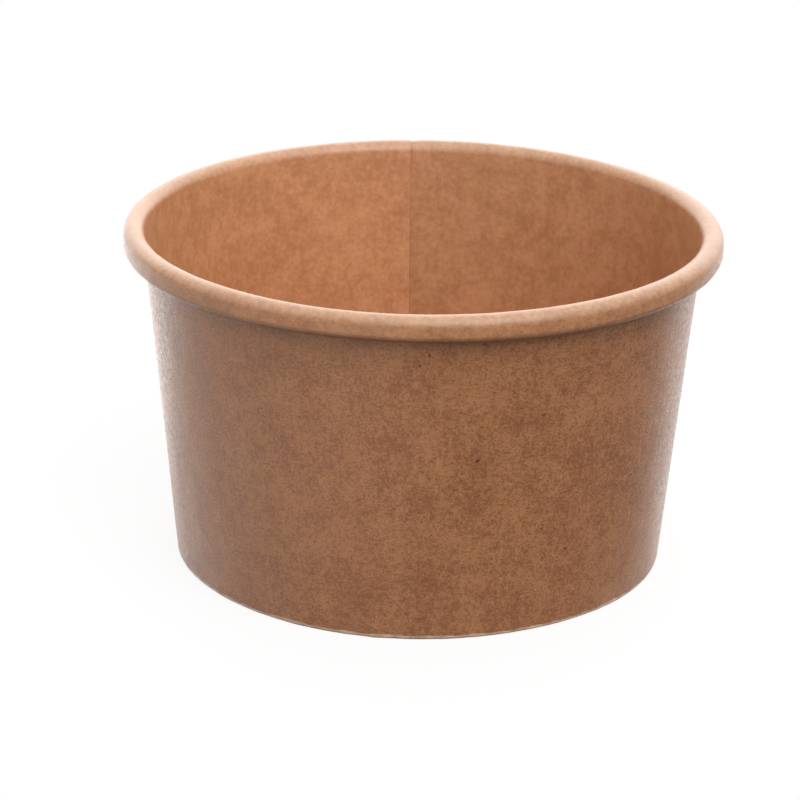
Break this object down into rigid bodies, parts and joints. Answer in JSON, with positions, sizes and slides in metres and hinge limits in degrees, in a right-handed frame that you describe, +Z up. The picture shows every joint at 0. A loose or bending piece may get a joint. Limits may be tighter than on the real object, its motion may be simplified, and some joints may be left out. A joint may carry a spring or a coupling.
{
  "type": "paper ice cream tub",
  "caption": "Open round paper tub in brown board, tapered, with a rolled rim, a lapped side seam and a recessed base.",
  "frame": {"origin": "centre of the foot, on the surface that the tub stands on", "axes": "+Z up along the axis of the tub; +Y towards the side seam, which is at the back of the pictured view"},
  "size_m": [0.096, 0.096, 0.0555],
  "materials": {
    "wall_board": "satin",
    "base_board": "satin"
  },
  "bodies": {
    "root": {"side_wall": "wall_board", "base_disc": "base_board"}
  },
  "joints": []
}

◆ **DESCRIPTION OF THE TASK**:
Set out the complete listing exactly as shown.

◆ **WRITTEN RESPONSE**:
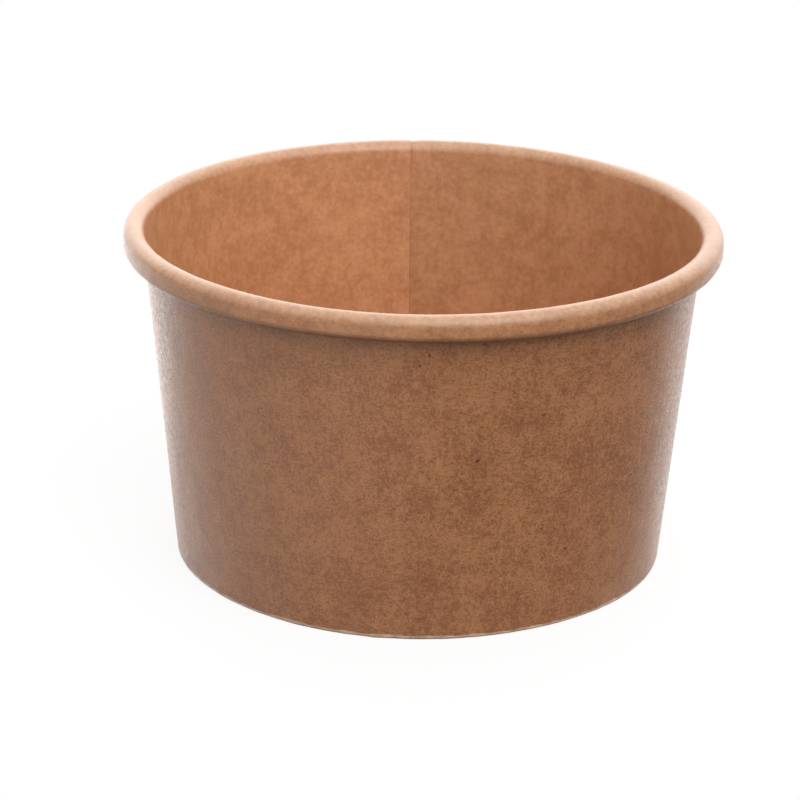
Break this object down into rigid bodies, parts and joints. Answer in JSON, with positions, sizes and slides in metres and hinge limits in degrees, in a right-handed frame that you describe, +Z up. The picture shows every joint at 0. A loose or bending piece may get a joint. Limits may be tighter than on the real object, its motion may be simplified, and some joints may be left out. A joint may carry a spring or a coupling.
{
  "type": "paper ice cream tub",
  "caption": "Open round paper tub in brown board, tapered, with a rolled rim, a lapped side seam and a recessed base.",
  "frame": {"origin": "centre of the foot, on the surface that the tub stands on", "axes": "+Z up along the axis of the tub; +Y towards the side seam, which is at the back of the pictured view"},
  "size_m": [0.096, 0.096, 0.0555],
  "materials": {
    "wall_board": "satin",
    "base_board": "satin"
  },
  "bodies": {
    "root": {"side_wall": "wall_board", "base_disc": "base_board"}
  },
  "joints": []
}